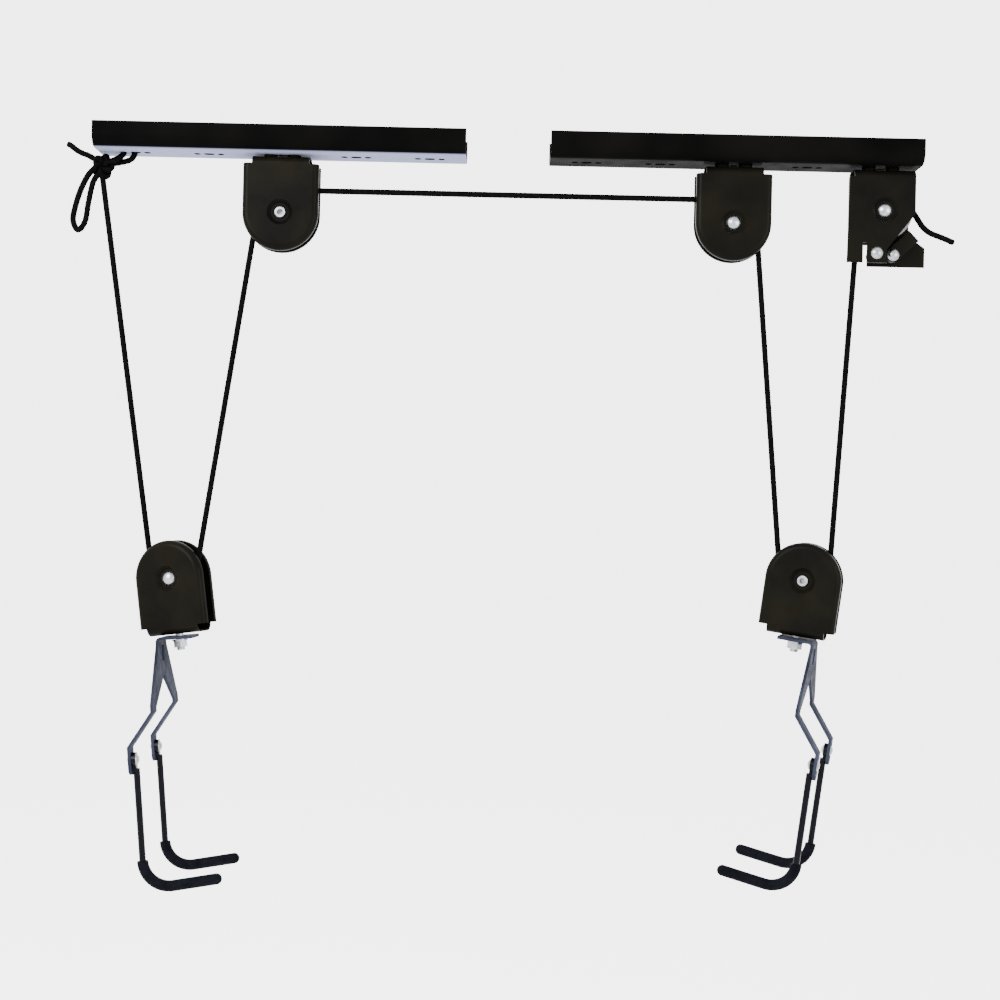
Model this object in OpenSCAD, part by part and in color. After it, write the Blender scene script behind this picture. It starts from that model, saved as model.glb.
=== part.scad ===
// Ceiling mounted pulley rack: two ceiling rails, five pulley wheels, one rope and two hooked lifting blocks.
// Millimetres. Origin at the middle of the rack on the ceiling, X along the rails, Z up.

/* [Rails] */
// Length of each ceiling rail
rail_length = 375; // [300:5:450]
// Width of a rail across its web
rail_width = 60; // [40:1:80]
// Depth of a rail below the ceiling
rail_depth = 25; // [15:1:40]
// Sheet of the rails
rail_sheet = 1.8; // [1:0.1:3]
// Outer radius of the two lower edges
rail_bend = 12; // [4:1:14]
// Distance from the middle of the rack to the middle of each rail
rail_offset = 230; // [200:1:300]
// Distance between slot groups along a rail
slot_pitch = 75; // [50:1:90]

/* [Pulley housings] */
// Width of a housing and of its arch
housing_width = 77; // [60:1:90]
// Overall thickness of a housing
housing_depth = 28; // [22:1:36]
// Height from the axle to the outside of the bridge
housing_rise = 57; // [45:1:70]
// Sheet of the housings
housing_sheet = 1.5; // [1:0.1:3]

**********

EXERCISE GOAL —
Each line above is to be repeated exactly.

FULL OUTPUT —
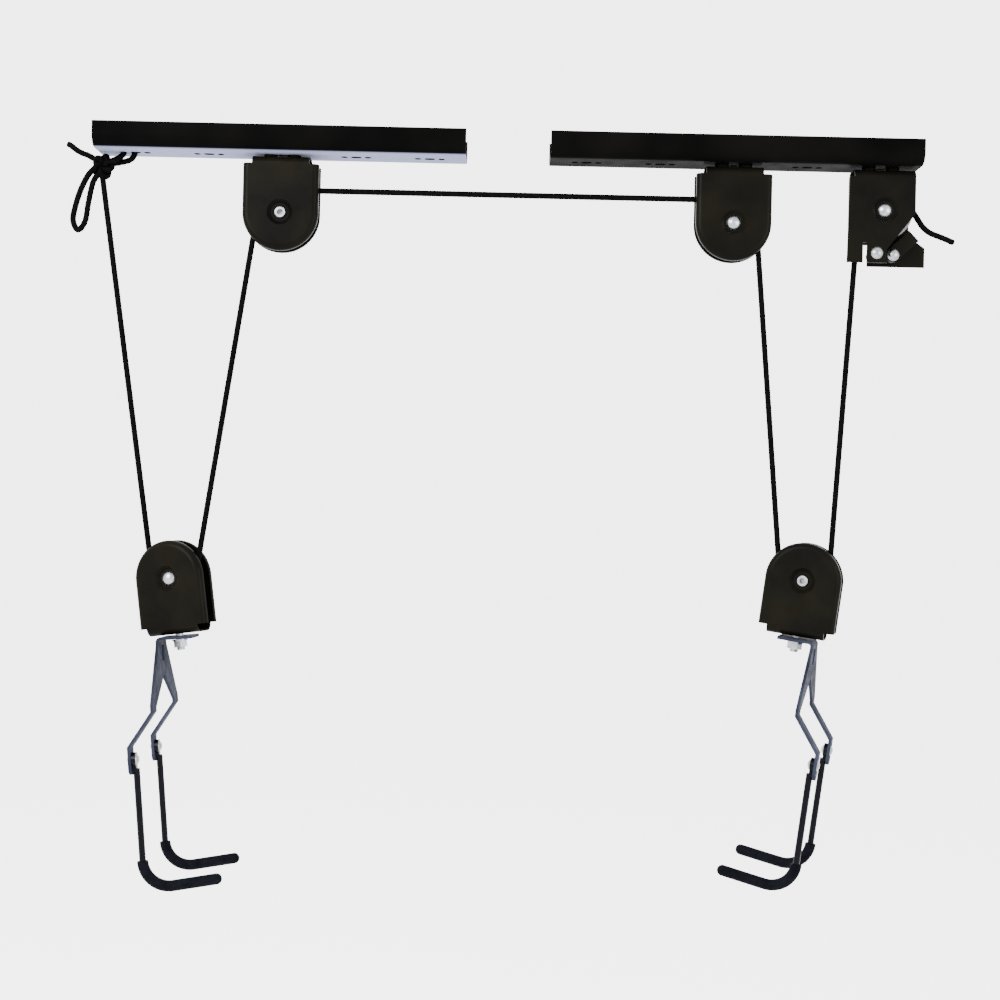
Model this object in OpenSCAD, part by part and in color. After it, write the Blender scene script behind this picture. It starts from that model, saved as model.glb.
=== part.scad ===
// Ceiling mounted pulley rack: two ceiling rails, five pulley wheels, one rope and two hooked lifting blocks.
// Millimetres. Origin at the middle of the rack on the ceiling, X along the rails, Z up.

/* [Rails] */
// Length of each ceiling rail
rail_length = 375; // [300:5:450]
// Width of a rail across its web
rail_width = 60; // [40:1:80]
// Depth of a rail below the ceiling
rail_depth = 25; // [15:1:40]
// Sheet of the rails
rail_sheet = 1.8; // [1:0.1:3]
// Outer radius of the two lower edges
rail_bend = 12; // [4:1:14]
// Distance from the middle of the rack to the middle of each rail
rail_offset = 230; // [200:1:300]
// Distance between slot groups along a rail
slot_pitch = 75; // [50:1:90]

/* [Pulley housings] */
// Width of a housing and of its arch
housing_width = 77; // [60:1:90]
// Overall thickness of a housing
housing_depth = 28; // [22:1:36]
// Height from the axle to the outside of the bridge
housing_rise = 57; // [45:1:70]
// Sheet of the housings
housing_sheet = 1.5; // [1:0.1:3]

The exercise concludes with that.